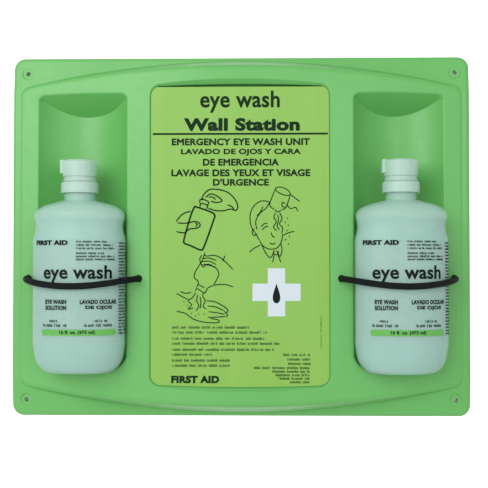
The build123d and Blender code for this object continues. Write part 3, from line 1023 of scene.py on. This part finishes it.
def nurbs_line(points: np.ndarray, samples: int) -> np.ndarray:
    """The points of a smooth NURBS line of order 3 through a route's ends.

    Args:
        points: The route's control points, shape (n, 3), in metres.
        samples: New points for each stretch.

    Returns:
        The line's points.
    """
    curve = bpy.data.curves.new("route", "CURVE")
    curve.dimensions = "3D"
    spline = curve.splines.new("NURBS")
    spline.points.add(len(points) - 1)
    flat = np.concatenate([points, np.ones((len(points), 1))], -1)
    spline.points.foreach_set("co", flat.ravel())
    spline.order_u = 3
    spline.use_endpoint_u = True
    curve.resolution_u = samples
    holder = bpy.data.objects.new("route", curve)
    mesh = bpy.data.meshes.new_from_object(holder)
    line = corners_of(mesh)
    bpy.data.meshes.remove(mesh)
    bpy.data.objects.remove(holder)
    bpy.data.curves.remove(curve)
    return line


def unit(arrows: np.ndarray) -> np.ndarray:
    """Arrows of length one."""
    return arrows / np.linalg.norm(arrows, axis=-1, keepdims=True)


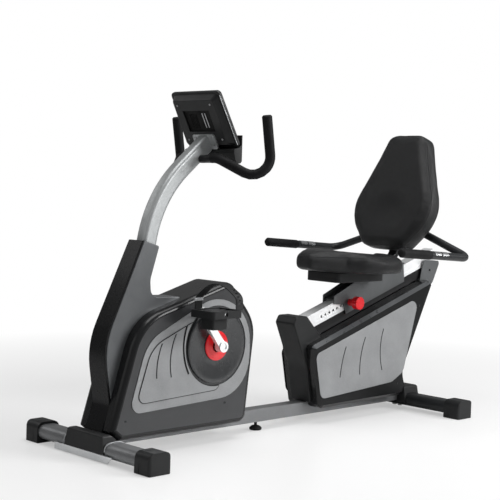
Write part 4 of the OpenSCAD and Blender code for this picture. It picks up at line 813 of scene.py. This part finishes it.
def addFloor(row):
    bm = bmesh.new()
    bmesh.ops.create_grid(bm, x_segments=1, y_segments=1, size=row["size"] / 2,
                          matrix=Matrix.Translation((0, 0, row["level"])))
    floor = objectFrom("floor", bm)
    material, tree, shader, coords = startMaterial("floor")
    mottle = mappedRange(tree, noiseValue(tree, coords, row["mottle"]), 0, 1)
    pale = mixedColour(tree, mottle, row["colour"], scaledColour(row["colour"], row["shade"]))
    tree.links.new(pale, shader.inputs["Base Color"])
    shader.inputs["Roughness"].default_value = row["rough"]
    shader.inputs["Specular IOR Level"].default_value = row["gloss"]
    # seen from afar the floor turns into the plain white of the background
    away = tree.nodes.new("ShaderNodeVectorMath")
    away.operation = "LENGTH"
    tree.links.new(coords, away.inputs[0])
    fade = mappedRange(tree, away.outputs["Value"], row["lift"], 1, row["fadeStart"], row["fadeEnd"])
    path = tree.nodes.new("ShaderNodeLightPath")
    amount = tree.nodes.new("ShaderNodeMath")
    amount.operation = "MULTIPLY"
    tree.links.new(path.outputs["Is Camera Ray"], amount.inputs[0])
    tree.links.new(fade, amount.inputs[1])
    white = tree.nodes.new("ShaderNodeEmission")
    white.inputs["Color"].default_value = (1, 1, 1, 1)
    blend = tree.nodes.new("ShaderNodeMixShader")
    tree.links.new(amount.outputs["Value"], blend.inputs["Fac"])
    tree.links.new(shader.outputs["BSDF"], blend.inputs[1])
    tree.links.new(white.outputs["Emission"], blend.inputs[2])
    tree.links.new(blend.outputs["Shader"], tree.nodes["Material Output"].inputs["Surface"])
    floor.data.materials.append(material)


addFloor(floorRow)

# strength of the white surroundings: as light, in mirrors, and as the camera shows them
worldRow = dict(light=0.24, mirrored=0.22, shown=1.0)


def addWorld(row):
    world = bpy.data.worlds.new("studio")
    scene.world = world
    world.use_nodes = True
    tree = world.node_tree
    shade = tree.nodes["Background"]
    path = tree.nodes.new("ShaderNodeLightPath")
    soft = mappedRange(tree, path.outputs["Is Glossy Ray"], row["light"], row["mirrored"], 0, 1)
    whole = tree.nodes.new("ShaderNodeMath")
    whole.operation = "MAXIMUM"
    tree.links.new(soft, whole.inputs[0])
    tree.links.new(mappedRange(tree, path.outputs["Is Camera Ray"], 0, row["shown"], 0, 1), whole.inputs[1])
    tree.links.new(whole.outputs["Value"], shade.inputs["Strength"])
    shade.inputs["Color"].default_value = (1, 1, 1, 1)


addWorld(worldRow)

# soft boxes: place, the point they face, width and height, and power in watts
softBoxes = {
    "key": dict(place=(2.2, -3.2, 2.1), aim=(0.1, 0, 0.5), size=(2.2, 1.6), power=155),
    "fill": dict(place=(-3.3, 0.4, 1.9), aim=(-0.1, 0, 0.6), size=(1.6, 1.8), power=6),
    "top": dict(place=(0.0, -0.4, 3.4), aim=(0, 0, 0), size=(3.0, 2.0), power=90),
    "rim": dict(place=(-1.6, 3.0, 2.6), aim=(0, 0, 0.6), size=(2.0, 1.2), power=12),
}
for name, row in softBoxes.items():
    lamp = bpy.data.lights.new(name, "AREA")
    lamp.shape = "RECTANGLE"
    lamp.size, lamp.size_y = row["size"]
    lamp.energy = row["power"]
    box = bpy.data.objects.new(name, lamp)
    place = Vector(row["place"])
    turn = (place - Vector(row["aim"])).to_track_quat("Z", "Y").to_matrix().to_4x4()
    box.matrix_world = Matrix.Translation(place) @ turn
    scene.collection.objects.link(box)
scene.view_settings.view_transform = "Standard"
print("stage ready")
-.-.-
To do: Write out exactly the lines from the start of the material through the line with "return arrows /". No other output is expected.

Response to this task:
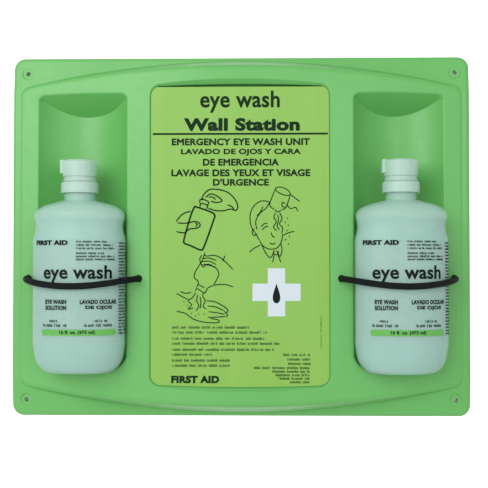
The build123d and Blender code for this object continues. Write part 3, from line 1023 of scene.py on. This part finishes it.
def nurbs_line(points: np.ndarray, samples: int) -> np.ndarray:
    """The points of a smooth NURBS line of order 3 through a route's ends.

    Args:
        points: The route's control points, shape (n, 3), in metres.
        samples: New points for each stretch.

    Returns:
        The line's points.
    """
    curve = bpy.data.curves.new("route", "CURVE")
    curve.dimensions = "3D"
    spline = curve.splines.new("NURBS")
    spline.points.add(len(points) - 1)
    flat = np.concatenate([points, np.ones((len(points), 1))], -1)
    spline.points.foreach_set("co", flat.ravel())
    spline.order_u = 3
    spline.use_endpoint_u = True
    curve.resolution_u = samples
    holder = bpy.data.objects.new("route", curve)
    mesh = bpy.data.meshes.new_from_object(holder)
    line = corners_of(mesh)
    bpy.data.meshes.remove(mesh)
    bpy.data.objects.remove(holder)
    bpy.data.curves.remove(curve)
    return line


def unit(arrows: np.ndarray) -> np.ndarray:
    """Arrows of length one."""
    return arrows / np.linalg.norm(arrows, axis=-1, keepdims=True)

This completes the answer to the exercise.